Friday, December 5th, 2025

Patients still wait all day for basic care at Bir Hospital



KATHMANDU: For most people, hospitals are a last resort. You only go when your body forces you to, when illness overwhelms you or when someone close to you needs urgent care. But for many who step into Kathmandu’s Bir Hospital, one of Nepal’s oldest and busiest government-run health facilities, their suffering doesn’t begin with illness. It begins with the wait.

Every day, thousands of patients arrive at Bir Hospital. They come from across the country, carrying bags and hope—hope that their pain will be diagnosed, treated, and cured. But instead of immediate care, what awaits them is a long, exhausting journey through endless queues.

The process begins as early as 7:30 in the morning. Patients queue for a digital token, the first step toward treatment. By 9:30 am, the token count often surpasses a thousand. Holding onto a small piece of paper, they then join another queue to purchase a ticket.

The ordeal continues. Once tickets are in hand, patients must find their way to the relevant department—internal medicine, orthopedics, dermatology, or others—where they stand in yet another line to be seen by a doctor.

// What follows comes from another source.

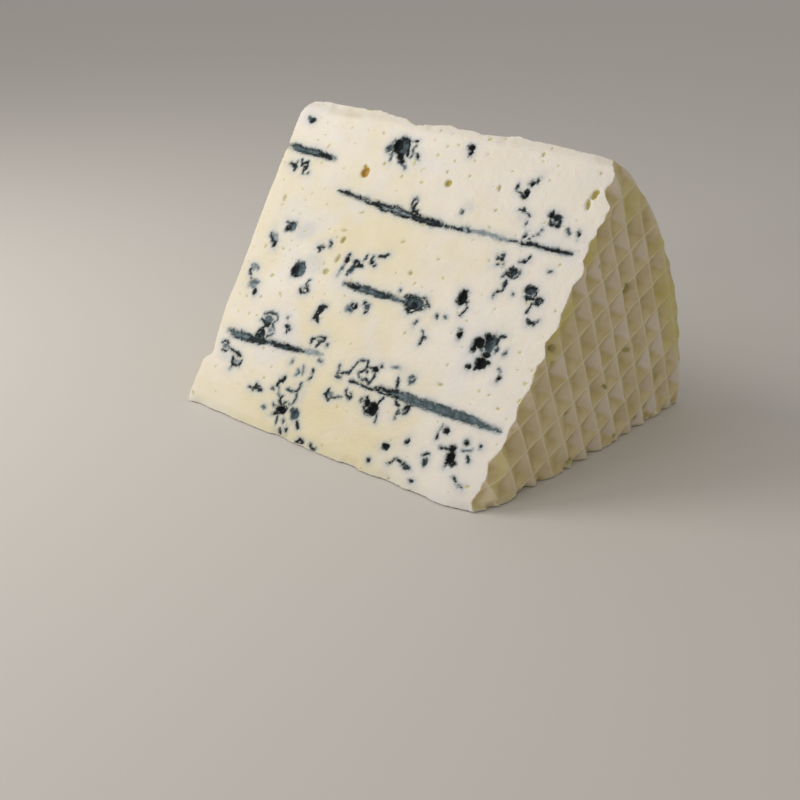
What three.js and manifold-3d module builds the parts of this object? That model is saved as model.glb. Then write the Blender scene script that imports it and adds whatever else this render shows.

New building of Bir Hospital. (File Photo)

There, they may spend hours waiting, often without enough seating. Some departments have made arrangements for patients to sit, but the sheer volume means many stand for long stretches, fatigued and frustrated.

“I came here at six in the morning and only saw the doctor after 11,” says Sarita Bhandari, who traveled from Nuwakot to Kathmandu with her diabetic father. “We thought we would return by noon, but it’s already past 3 pm and we haven’t collected all the test results yet.”

By the time a doctor sees them, most patients haven’t spent money beyond the ticket fee. But if additional tests or medications are prescribed, the real challenge begins. From pathology to radiology, queues stretch endlessly. For those relying on the Health Insurance Board or Social Security Fund, the bureaucratic hurdles multiply.

While the hospital offers discounts to insured or socially supported patients, they must first get a stamp of approval from a counter located in the new blue building. This counter, dedicated to verifying insurance and providing subsidies, is another bottleneck. Often, elderly patients and people from remote districts are seen waiting in line for hours, clutching their identity cards or referral slips.

The process is riddled with contradictions. Although Bir Hospital issues digital tokens and tickets, the verification counter does not accept digital ID cards. Only photocopies are allowed. There are no nearby photocopying services within the hospital premises, forcing many to abandon the subsidy process altogether.

“I had the digital copy of my card on my phone, but they sent me back saying they needed a photocopy,” says 62-year-old Krishna Tamang from Dolakha. “Where would I find a photocopy shop when I can barely walk?”

For many, just obtaining a subsidy stamp can take hours. And if they’re late printing their bill or paying the same day, they must return the next day and do it all over again.

Once the payments are made, there’s no guarantee that the tests will be conducted that day. Many departments are so backlogged that patients are assigned dates for basic procedures like ultrasounds, X-rays, or even blood tests. If the assigned day falls close to a public holiday, delays stretch longer. Reports, too, are slow to arrive. A thyroid test ordered on a Friday, for instance, might not be ready until Sunday due to weekend closures.

“They said the machine is not working,” one patient muttered while exiting the lab. Bir Hospital has not conducted thyroid tests for over a week, citing equipment failure.

The hospital claims to prioritize poor and disadvantaged communities. It runs a government-funded program aimed at providing free or low-cost treatment for the marginalized. But the inefficiencies embedded in the system make it nearly inaccessible.

Bir Hospital

Outside the Social Security Unit on the hospital’s ground floor, the line begins forming before noon. Many stand with bags, water bottles, and blankets—signs that they’ve traveled far and intend to stay. Yet, at 12 pm sharp, the staff disappears for a one-hour lunch break. The very hour when patients expect some momentum is lost to an empty office.

“We’ve been standing here since 10 AM,” says Gita Pariyar from Sarlahi. “The staff went for lunch just when it was our turn. We don’t have a place to sleep here; we have to spend extra just to stay the night.”

By day’s end, many patients have not even begun their actual treatment. What should be a place of healing becomes a place of waiting, frustration, and often despair. The lack of coordination, poor digital integration, and shortage of staff worsen an already overwhelmed system.

Bir Hospital remains a lifeline for thousands who cannot afford private healthcare. But for now, its service delivery fails to match the promise. What happens inside its corridors is not just a medical story—it’s a story of systemic neglect, logistical failure, and invisible suffering.

The queues at Bir are not just lines; they are a symbol of a healthcare system struggling under its own weight. Until significant reforms are made—from streamlined digital systems to adequate staffing and infrastructural upgrades—patients will continue to suffer, not from disease alone, but from the long wait to be treated for it.